Data segment start

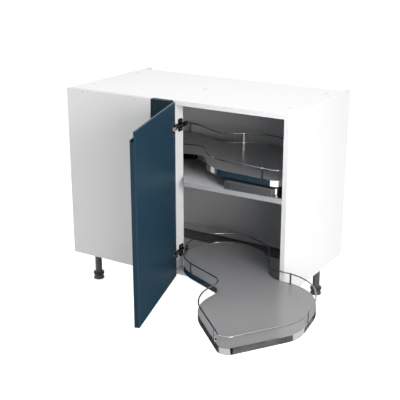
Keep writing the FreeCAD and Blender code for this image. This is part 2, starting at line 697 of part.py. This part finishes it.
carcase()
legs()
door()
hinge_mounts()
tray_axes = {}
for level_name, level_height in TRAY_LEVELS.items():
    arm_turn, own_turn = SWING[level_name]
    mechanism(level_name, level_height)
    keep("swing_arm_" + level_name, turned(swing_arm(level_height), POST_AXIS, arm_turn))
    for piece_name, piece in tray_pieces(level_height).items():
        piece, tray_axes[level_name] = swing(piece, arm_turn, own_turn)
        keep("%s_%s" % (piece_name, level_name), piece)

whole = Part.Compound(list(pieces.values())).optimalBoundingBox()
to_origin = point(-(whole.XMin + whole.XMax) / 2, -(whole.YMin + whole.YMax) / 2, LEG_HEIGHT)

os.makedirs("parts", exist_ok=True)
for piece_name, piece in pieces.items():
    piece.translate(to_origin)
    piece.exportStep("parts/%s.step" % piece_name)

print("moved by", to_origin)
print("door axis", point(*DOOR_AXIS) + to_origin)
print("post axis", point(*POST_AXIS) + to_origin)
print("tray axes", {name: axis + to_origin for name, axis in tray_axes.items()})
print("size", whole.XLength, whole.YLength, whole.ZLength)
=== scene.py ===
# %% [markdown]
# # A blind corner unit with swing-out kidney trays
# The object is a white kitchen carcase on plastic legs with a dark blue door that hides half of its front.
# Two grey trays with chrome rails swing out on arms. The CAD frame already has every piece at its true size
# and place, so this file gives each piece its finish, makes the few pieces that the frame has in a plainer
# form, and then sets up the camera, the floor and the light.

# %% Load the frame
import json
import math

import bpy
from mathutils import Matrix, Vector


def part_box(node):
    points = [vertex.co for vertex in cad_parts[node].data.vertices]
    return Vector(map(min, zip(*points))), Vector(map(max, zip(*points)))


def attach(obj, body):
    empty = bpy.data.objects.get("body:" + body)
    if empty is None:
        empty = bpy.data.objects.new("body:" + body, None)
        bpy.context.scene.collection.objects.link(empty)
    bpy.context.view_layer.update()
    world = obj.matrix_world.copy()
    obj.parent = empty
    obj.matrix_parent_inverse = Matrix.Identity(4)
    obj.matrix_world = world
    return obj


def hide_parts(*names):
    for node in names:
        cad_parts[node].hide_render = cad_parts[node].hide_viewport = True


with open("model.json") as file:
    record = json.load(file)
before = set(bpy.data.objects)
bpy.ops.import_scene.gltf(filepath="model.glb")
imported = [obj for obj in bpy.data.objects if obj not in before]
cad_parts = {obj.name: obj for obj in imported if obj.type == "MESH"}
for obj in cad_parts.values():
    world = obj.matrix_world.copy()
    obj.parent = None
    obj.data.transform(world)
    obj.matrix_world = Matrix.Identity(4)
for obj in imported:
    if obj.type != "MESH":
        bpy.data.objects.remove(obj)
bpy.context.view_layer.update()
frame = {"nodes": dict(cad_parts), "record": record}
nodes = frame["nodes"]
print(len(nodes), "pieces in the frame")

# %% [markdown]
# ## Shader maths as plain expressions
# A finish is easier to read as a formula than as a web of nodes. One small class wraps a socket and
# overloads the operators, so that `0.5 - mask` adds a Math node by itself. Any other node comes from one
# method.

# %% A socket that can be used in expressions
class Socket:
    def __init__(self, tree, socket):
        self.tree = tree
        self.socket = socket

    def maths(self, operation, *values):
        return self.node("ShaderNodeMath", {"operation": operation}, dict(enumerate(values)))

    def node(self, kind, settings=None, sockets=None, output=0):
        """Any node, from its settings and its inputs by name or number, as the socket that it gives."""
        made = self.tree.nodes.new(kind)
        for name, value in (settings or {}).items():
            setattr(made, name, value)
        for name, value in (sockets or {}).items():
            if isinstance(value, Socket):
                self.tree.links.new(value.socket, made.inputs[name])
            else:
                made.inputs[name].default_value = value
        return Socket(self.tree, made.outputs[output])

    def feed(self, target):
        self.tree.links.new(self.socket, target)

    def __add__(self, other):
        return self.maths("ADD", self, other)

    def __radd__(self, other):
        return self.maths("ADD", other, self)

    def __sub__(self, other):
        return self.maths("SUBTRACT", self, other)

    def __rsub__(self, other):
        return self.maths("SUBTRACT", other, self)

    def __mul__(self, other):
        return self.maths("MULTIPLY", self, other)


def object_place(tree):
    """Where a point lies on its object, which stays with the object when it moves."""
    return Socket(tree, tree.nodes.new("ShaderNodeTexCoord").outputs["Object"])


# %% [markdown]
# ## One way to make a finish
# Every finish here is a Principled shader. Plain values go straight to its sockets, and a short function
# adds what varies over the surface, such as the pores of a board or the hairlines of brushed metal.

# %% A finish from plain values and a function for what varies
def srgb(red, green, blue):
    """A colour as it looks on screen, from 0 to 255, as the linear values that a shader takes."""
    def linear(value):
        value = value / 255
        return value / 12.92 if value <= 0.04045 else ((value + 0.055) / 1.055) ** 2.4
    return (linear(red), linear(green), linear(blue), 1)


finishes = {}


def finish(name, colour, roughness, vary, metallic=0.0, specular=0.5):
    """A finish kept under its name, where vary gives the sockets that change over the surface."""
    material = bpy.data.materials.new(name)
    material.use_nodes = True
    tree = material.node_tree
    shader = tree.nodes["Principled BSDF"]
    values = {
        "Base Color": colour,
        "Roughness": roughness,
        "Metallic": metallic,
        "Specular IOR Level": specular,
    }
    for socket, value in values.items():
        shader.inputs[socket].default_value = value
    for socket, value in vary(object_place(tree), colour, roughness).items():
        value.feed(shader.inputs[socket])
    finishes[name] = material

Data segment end

_Required work_: Retype verbatim the lines that run from the line containing "point(*POST_AXIS) + to_origin)" to the line containing "bpy.context.scene.collection.objects.link(empty)", both inclusive, and no others.

_Exercise solution_:
print("post axis", point(*POST_AXIS) + to_origin)
print("tray axes", {name: axis + to_origin for name, axis in tray_axes.items()})
print("size", whole.XLength, whole.YLength, whole.ZLength)
=== scene.py ===
# %% [markdown]
# # A blind corner unit with swing-out kidney trays
# The object is a white kitchen carcase on plastic legs with a dark blue door that hides half of its front.
# Two grey trays with chrome rails swing out on arms. The CAD frame already has every piece at its true size
# and place, so this file gives each piece its finish, makes the few pieces that the frame has in a plainer
# form, and then sets up the camera, the floor and the light.

# %% Load the frame
import json
import math

import bpy
from mathutils import Matrix, Vector


def part_box(node):
    points = [vertex.co for vertex in cad_parts[node].data.vertices]
    return Vector(map(min, zip(*points))), Vector(map(max, zip(*points)))


def attach(obj, body):
    empty = bpy.data.objects.get("body:" + body)
    if empty is None:
        empty = bpy.data.objects.new("body:" + body, None)
        bpy.context.scene.collection.objects.link(empty)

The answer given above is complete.